TINA: But I’m only thirty-five!
[And this matters why? See how I handle the situation.]
DOCTOR: Fine, call it early menopause. Still perfectly normal.
[Back to Bob]
Examining Room #1 (Bob)
[Bob tells me more about his situation.]
BOB: The thing is, I have a very stressful job and three young children at home, so I need to unwind after work.
[Poor guy has his hands full!]
DOCTOR: Ok, let’s take a look at you.
[I perform a few neurological tests: 1) follow my finger; 2) walk on your tiptoes; 3) walk on your heels; 4) stand still and close your eyes.]
BOB: Wow, these remind me of those field sobriety tests!
DOCTOR: HAHAHAHA!!
[Bob and I share a humorous moment which reduces his anxiety.]
[Time to hear more from Tina.
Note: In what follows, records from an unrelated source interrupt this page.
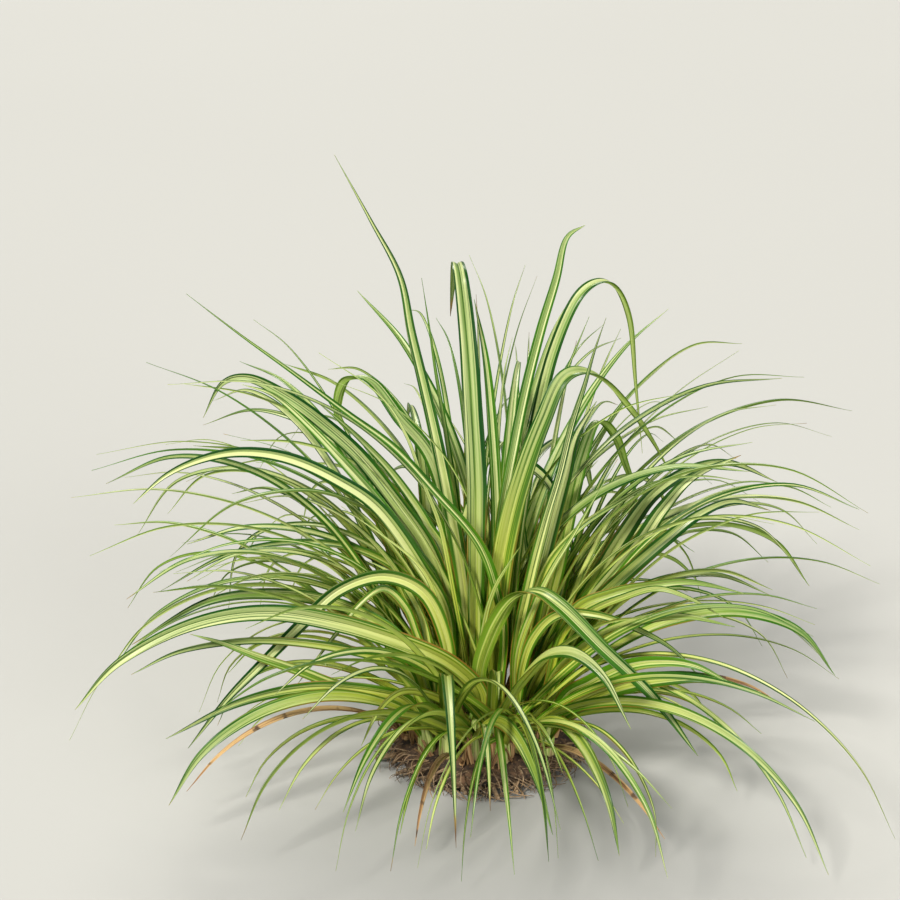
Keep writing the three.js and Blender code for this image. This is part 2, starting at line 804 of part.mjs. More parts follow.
// ---------------------------------------------------------------- dead leaves

/** A withered leaf that droops to the surface from a short peg in its own hole. */
function deadLeafSolid({ at, toward, length }) {
  const root = new THREE.Vector3(...at, DEAD_LEAF.root);
  const leaf = { ...DEAD_LEAF.blade, toward, length };
  const blade = clearBlade(at, root, archingPoints(root, leaf), leaf);
  return deadLeafPeg(at, 0).add(blade);
}

/** The peg, or with a margin its hole. */
function deadLeafPeg([x, y], margin) {
  const { radius, topRadius, floor, top } = DEAD_LEAF.peg;
  const pegTop = new THREE.Vector3(x, y, top);
  if (margin === 0) return pegSolid(new THREE.Vector3(x, y, floor + GAP), pegTop, radius, topRadius);

  const holeRadius = radius + margin / Math.cos(Math.PI / 4);
  return pegSolid(new THREE.Vector3(x, y, floor), pegTop.setZ(ABOVE_ROOTSTOCK), holeRadius, holeRadius);
}

// ---------------------------------------------------------------- assembly

const FINISHES = {
  rootstock: { color: "#4a3a26", roughness: 0.9, metalness: 0 },
  leaf: { color: "#7f9440", roughness: 0.45, metalness: 0 },
  deadLeaf: { color: "#a87b45", roughness: 0.8, metalness: 0 },
};
const tuft = new THREE.Group();
tuft.name = "carex_sedge";

function addPiece(name, solid, finish) {
  placed.push(solid);
  const mesh = new THREE.Mesh(geometryOf(solid), new THREE.MeshStandardMaterial(finish));
  mesh.name = name;
  tuft.add(mesh);
}

addPiece("rootstock", rootstockSolid(), FINISHES.rootstock);

SET_SHOOTS.forEach((shoot, index) => {
  const name = `shoot_${String(index + 1).padStart(2, "0")}`;
  addPiece(name, shootSolid(shoot.at, shoot.leaves), FINISHES.leaf);
});
RULE_SHOOTS.forEach((shoot, index) => {
  const name = `shoot_${String(SET_SHOOTS.length + index + 1).padStart(2, "0")}`;
  addPiece(name, shootSolid(shoot.at, ruleLeaves(shoot, index)), FINISHES.leaf);
});
DEAD_LEAVES.forEach((leaf, index) => {
  addPiece(`dead_leaf_${index + 1}`, deadLeafSolid(leaf), FINISHES.deadLeaf);
});

export default tuft;
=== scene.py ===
"""A tuft of variegated carex sedge: striped, keeled leaves that arch from a low fibrous rootstock."""

import json
import math

import bpy
import numpy as np
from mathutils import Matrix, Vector
from mathutils.bvhtree import BVHTree

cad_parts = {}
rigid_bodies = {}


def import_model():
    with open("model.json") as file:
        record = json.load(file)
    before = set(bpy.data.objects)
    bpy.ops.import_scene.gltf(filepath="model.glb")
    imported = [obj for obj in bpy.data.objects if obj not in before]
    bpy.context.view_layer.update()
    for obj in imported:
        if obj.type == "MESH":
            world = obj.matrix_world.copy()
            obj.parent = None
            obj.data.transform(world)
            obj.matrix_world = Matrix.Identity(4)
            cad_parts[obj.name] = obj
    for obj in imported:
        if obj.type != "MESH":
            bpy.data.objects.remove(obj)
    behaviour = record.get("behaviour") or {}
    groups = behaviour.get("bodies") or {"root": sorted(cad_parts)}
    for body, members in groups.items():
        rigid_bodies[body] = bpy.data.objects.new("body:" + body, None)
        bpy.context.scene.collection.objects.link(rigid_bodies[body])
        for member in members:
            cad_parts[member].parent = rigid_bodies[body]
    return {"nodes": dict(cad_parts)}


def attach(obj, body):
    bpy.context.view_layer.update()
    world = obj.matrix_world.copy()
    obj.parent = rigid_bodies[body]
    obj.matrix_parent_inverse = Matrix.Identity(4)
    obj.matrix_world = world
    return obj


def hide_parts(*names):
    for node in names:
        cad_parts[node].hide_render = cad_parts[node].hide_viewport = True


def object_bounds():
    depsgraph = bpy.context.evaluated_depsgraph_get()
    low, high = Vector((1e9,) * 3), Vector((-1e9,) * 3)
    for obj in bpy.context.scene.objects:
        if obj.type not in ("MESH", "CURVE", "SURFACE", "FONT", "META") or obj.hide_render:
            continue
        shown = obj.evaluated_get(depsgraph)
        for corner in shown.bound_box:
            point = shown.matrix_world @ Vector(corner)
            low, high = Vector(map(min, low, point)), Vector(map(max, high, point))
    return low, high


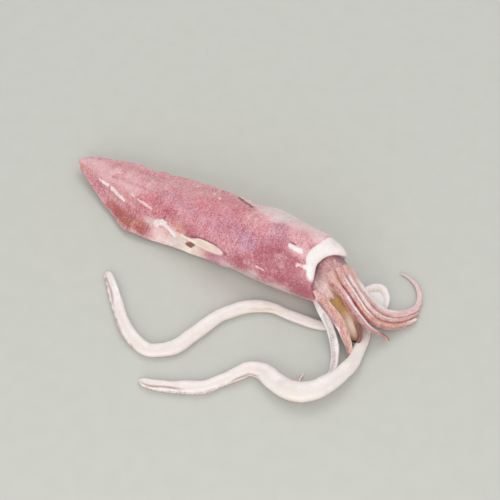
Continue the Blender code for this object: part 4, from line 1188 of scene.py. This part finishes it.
def funnel_object():
    """A short flattened spout, open in front, with a thin turned lip."""
    route = smooth_route(FUNNEL_ROUTE, 0.5)
    share = np.linspace(0, 1, len(route))
    half = eased(FUNNEL_HALF_WIDTHS, share)
    side, back, ahead = route_frames(route, np.zeros(len(route)))
    phi = np.radians(np.linspace(-180, 180, 56, endpoint=False))
    flatness = 0.34
    profile = np.broadcast_to(np.stack((np.sin(phi), np.cos(phi) * flatness), axis=-1), (len(route), 56, 2))
    outside = tube_rings(route, side, back, half, profile)
    wall = 0.9
    mouth = []
    for turn in np.linspace(0.2, 1, 5):
        drawn = 1 - (1 - cos(turn * pi)) / 2 * wall / half[-1] * np.array((1, 1))
        ring = tube_rings(route[-1:], side[-1:], back[-1:], half[-1:], profile[-1:] * drawn)[0]
        mouth.append(ring + ahead[-1] * 0.5 * sin(turn * pi))
    inside = []
    for i in range(len(route) - 2, len(route) // 2, -1):
        inside.append(tube_rings(route[i:i + 1], side[i:i + 1], back[i:i + 1], half[i:i + 1] - wall, profile[:1])[0])
    rings = np.concatenate((outside, np.array(mouth), np.array(inside)))
    rings[:, :, 2] = np.maximum(rings[:, :, 2], 0.5)
    obj = skin_object("funnel_spout", rings)
    p = rings.reshape(-1, 3)
    tint = mixed(np.broadcast_to(np.array((0.82, 0.72, 0.68)), (*rings.shape[:2], 3)), (0.74, 0.52, 0.50),
                 smooth(0.0, 0.9, noise(p, 4, 97, 2).reshape(rings.shape[:2])) * 0.6)
    add_colour(obj, "tint", tint)
    obj.data.materials.append(SKINS["pale"])
    return obj


def eye_glass():
    f = Finish("eye_glass")
    where = f.place()
    tint = f.attribute("tint", "Color")
    cloud = f.noise(where, 900.0, 3.0, 0.6)
    colour = f.blend(f.range(cloud, 0.4, 0.7, 0.0, 0.25), tint, (0.55, 0.50, 0.50))
    return f.wet(colour, 0.12, f.bump(cloud, 0.06, 0.0004), 0.9, 0.03, 0.02, 0.001)


def cup_skin(name, colour, deep):
    f = Finish(name)
    where = f.place()
    cloud = f.noise(where, 600.0, 3.0, 0.6)
    tint = f.blend(f.range(cloud, 0.35, 0.7), colour, deep)
    return f.wet(tint, 0.32, f.bump(cloud, 0.25, 0.0005), 0.4, 0.1, 0.2, 0.002)


SKINS = {
    "arm": speckled_skin("arm_skin", 1.1, (0.30, 0.06, 0.04)),
    "head": speckled_skin("head_skin", 1.3, (0.28, 0.05, 0.06)),
    "pale": pale_flesh("pale_flesh"),
    "eye": eye_glass(),
    "cup": cup_skin("sucker_cup", (0.88, 0.80, 0.77), (0.78, 0.62, 0.60)),
    # the sucker's sunk disc is painted dark: painted shade of the cup's hollow
    "cup_hollow": cup_skin("sucker_hollow", (0.55, 0.34, 0.32), (0.40, 0.22, 0.22)),
}

# ---------------------------------------------------------------- floor and light


def make_floor():
    mesh = bpy.data.meshes.new("table_top")
    r = 3.0
    mesh.from_pydata([(-r, -r, 0), (r, -r, 0), (r, r, 0), (-r, r, 0)], [], [(0, 1, 2, 3)])
    floor = bpy.data.objects.new("table_top", mesh)
    bpy.context.scene.collection.objects.link(floor)
    f = Finish("table_top_paint")
    fine = f.noise(f.place(), 60.0, 3.0)
    f.put(f.blend(f.range(fine, 0.3, 0.7), (0.585, 0.59, 0.54), (0.60, 0.605, 0.555)), f.shader.inputs["Base Color"])
    f.shader.inputs["Roughness"].default_value = 0.9
    mesh.materials.append(f.material)


def make_lights():
    world = bpy.data.worlds.new("studio")
    bpy.context.scene.world = world
    world.use_nodes = True
    back = world.node_tree.nodes["Background"]
    back.inputs["Color"].default_value = (1.0, 1.0, 1.0, 1.0)
    back.inputs["Strength"].default_value = 0.66
    for name, place, size, power in (
            ("key", (-0.25, 0.75, 1.3), 0.8, 4.4), ("fill", (0.9, -0.5, 1.2), 1.2, 2.6),
            ("front", (0.35, -1.25, 0.55), 1.2, 8.0)):
        light = bpy.data.lights.new(name, "AREA")
        light.size = size
        light.energy = power
        lamp = bpy.data.objects.new(name, light)
        lamp.location = place
        lamp.rotation_euler = (Vector((0.04, -0.04, 0)) - Vector(place)).to_track_quat("-Z", "Y").to_euler()
        bpy.context.scene.collection.objects.link(lamp)


def place_piece(piece, slot, *nodes):
    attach(piece, "root")
    if nodes:
        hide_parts(*nodes)


make_floor()
make_lights()
place_piece(mantle_object(), "mantle_skin", "mantle", "fin_left", "fin_right")
place_piece(head_object(), "head_skin", "head")
place_piece(eye_object("eye_left"), "eye", "eye_left")
place_piece(eye_object("eye_right"), "eye", "eye_right")
place_piece(funnel_object(), "funnel_flesh", "funnel")
for limb in ARM_ROUTES:
    place_piece(arm_object(limb), "arm_skin", limb)
for limb in TENTACLE_ROUTES:
    place_piece(tentacle_object(limb), "tentacle_flesh", limb)
for web in WEBS:
    place_piece(web_object(web), "arm_skin")
place_piece(suckers_object(), "tentacle_flesh")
Yay.]
Examining Room #2 (Tina)
TINA: Menopause would explain the headaches, but not the blurred vision or the loss of balance, right? I really think there’s something wrong.
[Oh, there’s something wrong all right.]
TINA: I think I may have a neurological problem.
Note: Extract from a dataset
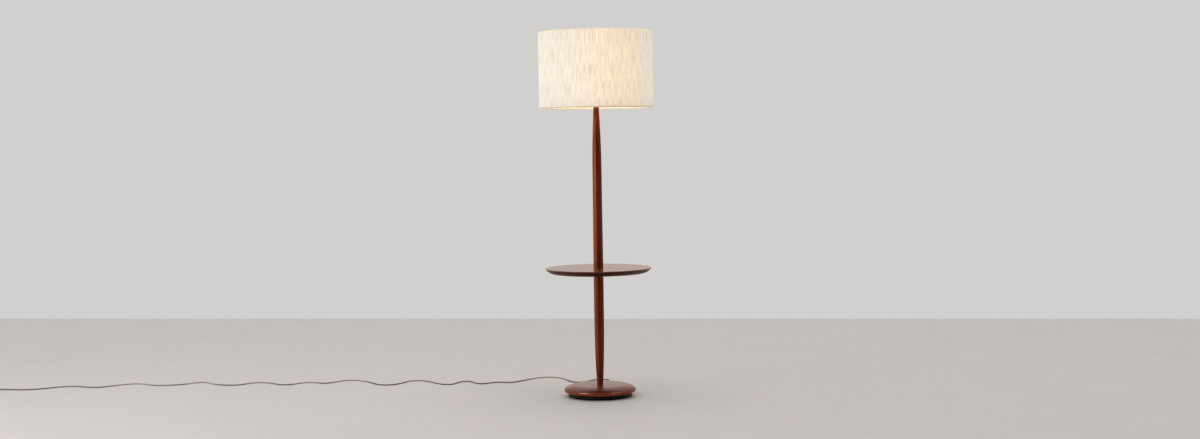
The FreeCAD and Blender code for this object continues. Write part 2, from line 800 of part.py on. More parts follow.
def strain_relief():
    inside_radius = min(groove_width, groove_height) / 2 - slip_gap
    bore = cord_radius + glue_gap
    collar_end = relief_collar_width
    shape = turned(outline(
        (bore, -relief_inside), (inside_radius, -relief_inside), (inside_radius, slip_gap),
        (relief_collar_radius, slip_gap), (relief_collar_radius, collar_end), (inside_radius, collar_end),
        (relief_tip_radius, relief_outside), (bore, relief_outside),
    ))
    save("strain_relief", facing(shape, at(0, 1, 0), at(0, plinth_radius, lead_height)))


def cord_radii(points):
    # Each corner's arc is as large as its two runs allow.
    radii = []
    for before, corner, after in zip(points, points[1:], points[2:]):
        first = corner - before
        second = after - corner
        half_turn = first.getAngle(second) / 2
        radii.append(0.45 * min(first.Length, second.Length) / math.tan(half_turn))
    return radii


def report_tube(name, shape, path, radius):
    expected = math.pi * radius ** 2 * path.Length
    print(name, "length", round(path.Length, 1), "volume ratio", round(shape.Volume / expected, 5))


def power_cord():
    points = [at(*place) for place in cord_route]
    radii = cord_radii(points)
    path = rounded_path(points, radii)
    shape = pipe(path, cord_radius)
    print("cord radii", [round(r) for r in radii], "least", round(min(radii), 1))
    report_tube("power_cord", shape, path, cord_radius)
    save("power_cord", shape)
    return path.Length


def biarc(start, start_way, end, end_way):
    # Two arcs, tangent where they meet, from one point and direction to another.
    chord = end - start
    ways = start_way + end_way
    reach = chord.dot(ways)
    spread = 4 - ways.dot(ways)
    handle = (math.sqrt(reach ** 2 + spread * chord.dot(chord)) - reach) / spread
    first_corner = start + start_way * handle
    second_corner = end - end_way * handle
    joint = (first_corner + second_corner) * 0.5
    return [corner_arc(start, first_corner, joint), corner_arc(joint, second_corner, end)]


def corner_arc(start, corner, end):
    middle = (start + end) * 0.5
    handle = (corner - start).Length
    cosine = (end - start).Length / 2 / handle
    radius = handle * cosine / math.sqrt(1 - cosine ** 2)
    inward = (middle - corner).normalize()
    return Part.Arc(start, corner + inward * (radius / cosine - radius), end).toShape()


def coil_point(turn, centre):
    # The coil winds inwards on the floor, climbs one layer in its innermost half turn and winds out again.
    middle = coil_turns / 2
    angle = math.pi / 2 + 2 * math.pi * turn
    radius = coil_inner_radius + coil_pitch * abs(turn - middle)
    climb = min(max((turn - middle) / 0.5 + 0.5, 0.0), 1.0)
    height = coil_height + coil_pitch * (1 - math.cos(math.pi * climb)) / 2
    return centre + at(radius * math.cos(angle), radius * math.sin(angle), height)


def coil_way(turn, centre):
    # The direction along the coil, level and square to the radius at its ends and at its innermost point.
    step = 0.001
    way = (coil_point(turn + step, centre) - coil_point(turn - step, centre)).normalize()
    if turn in (0, coil_turns):
        return at(-1, 0, 0)
    return way


def least_gap(path, diameter):
    points = path.discretize(Distance=1.5)
    step = path.Length / (len(points) - 1)
    skip = int(4 * diameter / step)
    least = min((a - b).Length for i, a in enumerate(points) for b in points[i + skip:])
    return least - diameter


def coil_centre():
    end = cord_route[-1]
    outer = coil_inner_radius + coil_pitch * coil_turns / 2
    return at(end[0] - 2 * cord_radius, end[1] - outer, 0)


def cord_coil():
    centre = coil_centre()
    quarters = [i / 4 for i in range(4 * coil_turns + 1)]
    edges = [Part.LineSegment(at(*cord_route[-1]), coil_point(0, centre)).toShape()]
    for turn, after in zip(quarters, quarters[1:]):
        edges += biarc(coil_point(turn, centre), coil_way(turn, centre),
                       coil_point(after, centre), coil_way(after, centre))
    last = coil_point(coil_turns, centre)
    edges.append(Part.LineSegment(last, last - at(plug_lead, 0, 0)).toShape())
    path = Part.Wire(edges)
    shape = pipe(path, cord_radius)
    report_tube("cord_coil", shape, path, cord_radius)
    print("cord_coil least gap to itself", round(least_gap(path, 2 * cord_radius), 2))
    save("cord_coil", shape)
    return path.Length


def cord_ties():
    centre = coil_centre()
    inner = coil_inner_radius - cord_radius - tie_slack
    outer = coil_inner_radius + coil_pitch * coil_turns / 2 + cord_radius + tie_slack
    low = coil_height - cord_radius - glue_gap
    high = coil_height + coil_pitch + cord_radius + tie_slack
    half = tie_width / 2
    wall = tie_thickness
    band = box((inner - wall, -half, low - wall), (outer + wall, half, high + wall))
    band = band.makeFillet(wall * 0.9, [e for e in band.Edges if abs(e.tangentAt(e.FirstParameter).y) > 0.99])
    band = band.cut(box((inner, -half, low), (outer, half, high)))
    ties = Part.makeCompound([band, mirrored(band)])
    ties.translate(centre)
    save("cord_ties", ties)


def plug_end():
    return coil_point(coil_turns, coil_centre()) - at(plug_lead, 0, 0)


def plug_body():
    neck = Part.makeCone(cord_radius + 0.9, plug_neck_radius, plug_neck_length)
    half_width = plug_width / 2
    half_thick = plug_thickness / 2
    top = plug_neck_length + plug_length
    body = box((-half_thick, -half_width, plug_neck_length), (half_thick, half_width, top))
    body = body.makeFillet(plug_edge_round, upright_edges(body))
    shape = body.fuse(neck)
    for blade in blades(thread_gap):
        shape = shape.cut(blade)
    save("plug_body", facing_plug(shape))


def blades(gap):
    top = plug_neck_length + plug_length
    shapes = []
    for side, width in ((1, blade_width), (-1, wide_blade_width)):
        middle = side * blade_spacing / 2
        low = (-width / 2 - gap, middle - blade_thickness / 2 - gap, top - blade_root - gap)
        high = (width / 2 + gap, middle + blade_thickness / 2 + gap, top + blade_reach)
        shapes.append(box(low, high))
    return shapes


def facing_plug(shape):
    # Lays the plug down with its blades pointing to the left and its thin side up.
    laid = shape.copy()
    laid.rotate(origin, at(0, 1, 0), -90)
    laid.translate(plug_end())
    return laid


def plug_blades():
    save("plug_blades", facing_plug(Part.makeCompound(blades(0.0))))


def main():
    os.makedirs("parts", exist_ok=True)
    felt_pad()
    base_weight()
    weight_screws()
    base_top()
    base_hardware()
    rods()
    lower_pole()
    table()
    upper_pole()
    pole_cap()
    harp_saddle()
    harp()
    harp_sleeves()
    harp_seat()
    socket_cap()
    liner_inner_radius = socket_shells()
    socket_insulator(liner_inner_radius - slip_gap)
    terminal_screws()
    screw_shell()
    switch()
    bulb()
    shade_drum()
    shade_frame()
    finial()
    inner_lead()
    socket_wires()
    strain_relief()
    length = power_cord() + cord_coil()
    print("free cord length", round(length))
    cord_ties()
    plug_body()
    plug_blades()


main()
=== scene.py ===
import bmesh
import bpy
import math
from mathutils import Matrix, Vector


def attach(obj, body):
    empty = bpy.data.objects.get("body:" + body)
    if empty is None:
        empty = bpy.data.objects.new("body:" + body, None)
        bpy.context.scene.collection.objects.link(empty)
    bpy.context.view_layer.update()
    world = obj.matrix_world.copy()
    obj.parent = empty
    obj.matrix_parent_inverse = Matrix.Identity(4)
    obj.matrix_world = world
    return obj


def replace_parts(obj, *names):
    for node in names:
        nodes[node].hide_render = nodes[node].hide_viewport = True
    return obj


# Floor lamp with a round table: the looks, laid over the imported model.
# Sizes in the settings of a piece are millimetres, those in a finish metres.
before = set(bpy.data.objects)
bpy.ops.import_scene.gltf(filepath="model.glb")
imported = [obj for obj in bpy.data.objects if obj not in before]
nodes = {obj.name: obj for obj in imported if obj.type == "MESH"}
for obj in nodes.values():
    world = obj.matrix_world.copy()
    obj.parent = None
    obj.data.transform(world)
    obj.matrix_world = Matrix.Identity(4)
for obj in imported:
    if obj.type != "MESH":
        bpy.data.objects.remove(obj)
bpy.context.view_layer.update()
mm = 0.001
unlit = (0, 0, 0, 1)
heights = {
    "footUnder": 19.0, "footTop": 51.0,
    "tableUnder": 524.5, "tableTop": 546.5, "tableRecess": 3.0,
    "poleTop": 1240.0,
    "shadeLow": 1221.5, "shadeHigh": 1542.5,
}
print("frame loaded:", len(nodes), "nodes")


# small helpers for working on a piece

def deselectAll():
    for thing in list(bpy.context.selected_objects):
        thing.select_set(False)


def onlySelect(piece):
    deselectAll()
    piece.select_set(True)
    bpy.context.view_layer.objects.active = piece


def named(name):
    # the primitive that was just added
    piece = bpy.context.active_object
    piece.name = name
    piece.data.name = name
    return piece


def openPiece(piece):
    # into edit mode, with all of it selected
    onlySelect(piece)
    bpy.ops.object.mode_set(mode="EDIT")
    bpy.ops.mesh.select_all(action="SELECT")


def closePiece():
    bpy.ops.object.mode_set(mode="OBJECT")


def pick(piece, kind, test):
    # in edit mode: selects the faces, edges or vertices that pass the test, and only those
    bpy.ops.mesh.select_mode(type=kind)
    bpy.ops.mesh.select_all(action="DESELECT")
    mesh = bmesh.from_edit_mesh(piece.data)
    parts = {"FACE": mesh.faces, "EDGE": mesh.edges, "VERT": mesh.verts}[kind]
    for part in parts:
        if test(part):
            part.select_set(True)
    mesh.select_flush_mode()
    bmesh.update_edit_mesh(piece.data)


def middle(part):
    return sum((v.co for v in part.verts), Vector()) / len(part.verts)


def rise(edge):
    # how steep an edge is, 1 when upright
    way = edge.verts[1].co - edge.verts[0].co
    return abs(way.z) / max(way.length, 1e-9)


def settle(piece):
    # place, turn and size go into the mesh
    onlySelect(piece)
    bpy.ops.object.transform_apply(location=True, rotation=True, scale=True)


def moved(piece, place=(0, 0, 0), turn=(0, 0, 0)):
    # place in millimetres, turn in degrees
    piece.rotation_euler = [math.radians(a) for a in turn]
    piece.location = [p * mm for p in place]
    settle(piece)
    return piece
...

[Ooh, now we’re a neurologist are we?]
TINA: Could you please just check me out?
[Maybe, if she were ten years younger.]
DOCTOR: Fine. Stand up. Close your eyes… Whoa! Good thing I was standing behind you. You could’ve have fallen and hit your head.
[At least then we’d have something to talk about.]
[Let’s go back to Bob.]
Examining Room #1 (Bob)
BOB: So, Doctor, what do you think this could be?
[I answer calmly, but honestly.]
DOCTOR: Well, you don’t have any obvious neurological signs, but your symptoms are a bit concerning. Let’s get some bloodwork done and a brain MRI just to be on the safe side.
[See how I pat his arm reassuringly.]
DOCTOR: Thanks for coming in today. It’s so important to prioritize your health.
[I brace for my return to Tina]
Examining Room #2 (Tina)
TINA: You saw my balance problem. What about my blurry vision?
[Okay, let’s just take a breath here. I’ll wave a flashlight at her eyes.]
DOCTOR: Hmm. One pupil is enlarged.
TINA: Oh no! What could that be?
[Yeah, no idea.]
DOCTOR: Do you have children?
[I’m trying to distract her; women love to talk about their kids.]
TINA: Three, under the age of six. Oh my God, am I going to die? I’m the breadwinner!
[I mean, we’re all gonna die.]
DOCTOR: It’s stress! Do you have any help at home?
TINA: No. My husband doesn’t believe in daycare.
[Trick question! I’m with the husband on this one. I mean, why bother having kids if you’re just going to hand them off to someone else? Unless the someone else is your wife; that’s different. Sorry, I got distracted, but it’s a pet peeve of mine.]
[Okay, time to shake things up.]
DOCTOR: Do you drink?
[I casually introduce this topic, so she doesn’t get defensive.]
TINA: I sometimes have a glass of wine with dinner.
[Now we’re getting somewhere.]
DOCTOR: You’re self-medicating.
[Note how I speak firmly, but without judgment.]
TINA: Um, okay. But can we please get back to my head? Can’t you order some tests?
[Enough, already!]
DOCTOR: You don’t need any tests. You’re in menopause, you’re stressed out, and you drink too much!
[Students, this is why our healthcare system is such a mess. Too many unnecessary tests! Watch how I redirect her.]
DOCTOR: Here’s a prescription for extra-strength ibuprofen. As for the rest of your “symptoms,” maybe think about the toll your little job is taking on you and your family.
[See how I’ve managed to uncover Tina’s real challenges. If I hurry, I can still make pickleball practice.]